How to Fill Out Form W-9 as a Freelancer (Line by Line)
A new client just emailed you a PDF called Form W-9 and asked you to send it back before they can pay your first invoice. This is normal. Every U.S. business that pays a freelancer $2,000 or more in 2026 (raised from $600 by OBBBA) is generally required to collect one — many still collect for any payment to be safe. It is the very first tax document most freelancers ever fill out, and it is much simpler than it looks — one page, nine numbered fields, and a signature.
Below is a line-by-line walkthrough using the current IRS Form W-9 (Rev. March 2024, still in use through 2026).
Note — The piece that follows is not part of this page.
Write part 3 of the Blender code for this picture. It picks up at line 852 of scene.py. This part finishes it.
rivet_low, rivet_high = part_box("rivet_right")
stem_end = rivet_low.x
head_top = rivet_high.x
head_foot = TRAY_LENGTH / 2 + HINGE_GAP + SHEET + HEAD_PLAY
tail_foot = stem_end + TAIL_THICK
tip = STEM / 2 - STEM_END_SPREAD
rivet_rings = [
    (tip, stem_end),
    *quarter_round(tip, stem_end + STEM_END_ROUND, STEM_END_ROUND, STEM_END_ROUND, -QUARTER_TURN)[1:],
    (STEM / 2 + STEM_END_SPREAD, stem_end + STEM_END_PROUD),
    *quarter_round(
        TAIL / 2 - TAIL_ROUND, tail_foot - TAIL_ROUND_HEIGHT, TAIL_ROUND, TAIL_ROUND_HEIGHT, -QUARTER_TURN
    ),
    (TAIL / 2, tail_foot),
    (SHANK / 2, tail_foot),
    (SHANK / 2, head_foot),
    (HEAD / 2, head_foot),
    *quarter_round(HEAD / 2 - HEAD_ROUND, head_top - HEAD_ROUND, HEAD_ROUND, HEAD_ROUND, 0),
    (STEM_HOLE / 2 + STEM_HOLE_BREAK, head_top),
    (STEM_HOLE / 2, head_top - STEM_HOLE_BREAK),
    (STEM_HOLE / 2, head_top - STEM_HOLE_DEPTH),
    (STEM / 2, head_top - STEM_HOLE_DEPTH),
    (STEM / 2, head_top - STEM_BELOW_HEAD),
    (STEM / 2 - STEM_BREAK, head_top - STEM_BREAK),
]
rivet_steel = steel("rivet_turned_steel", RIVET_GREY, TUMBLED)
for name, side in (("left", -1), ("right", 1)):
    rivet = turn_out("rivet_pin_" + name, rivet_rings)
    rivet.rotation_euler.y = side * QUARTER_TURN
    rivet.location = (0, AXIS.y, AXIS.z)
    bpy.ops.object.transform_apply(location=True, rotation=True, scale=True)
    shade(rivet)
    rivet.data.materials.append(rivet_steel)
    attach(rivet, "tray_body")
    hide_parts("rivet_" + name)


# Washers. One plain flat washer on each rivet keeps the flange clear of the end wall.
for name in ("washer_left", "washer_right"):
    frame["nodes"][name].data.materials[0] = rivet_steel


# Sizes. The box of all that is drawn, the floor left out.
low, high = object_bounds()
If you have your form open beside this article, you should be done in about five minutes.
What a W-9 actually does
The W-9 ("Request for Taxpayer Identification Number and Certification") tells your client three things:
- Your legal name and business name (so they know who they are paying).
- Your tax classification (so they know which IRS form to issue you).
- Your taxpayer identification number — TIN — which is either your Social Security Number or an Employer Identification Number.
Your client keeps the W-9 in their files. They do not send it to the IRS. They use the information on it to issue you a 1099-NEC the following January if they paid you $2,000 or more during 2026 (raised from $600 by OBBBA). That 1099-NEC does get reported to the IRS, which is how the IRS knows to expect that income on your return.
Who needs to fill one out
You should fill out a W-9 any time a U.S. business or nonprofit hires you as an independent contractor — not an employee. Common situations:
- A marketing agency hires you for a one-off design project.
- A law firm pays you as a freelance paralegal.
- A landlord pays you to manage their rental property.
- A platform like Upwork, Fiverr, or Substack onboards you as a payee.
- A coaching client wants to deduct your fee as a business expense.
You do not fill out a W-9 for personal customers (the family that hired you to design their wedding invitations does not need one) or for foreign clients (those use Form W-8BEN instead).
The 9 lines, explained
Line 1 — Name (as shown on your tax return)
Your legal name, exactly as it appears on your most recent 1040. If you filed jointly, this is still your name, not your spouse's. If you go by "Mike" but your tax return says "Michael R. Patel," write Michael R. Patel.
This line is required. Leaving it blank or using a stage name is the single most common cause of a W-9 being kicked back.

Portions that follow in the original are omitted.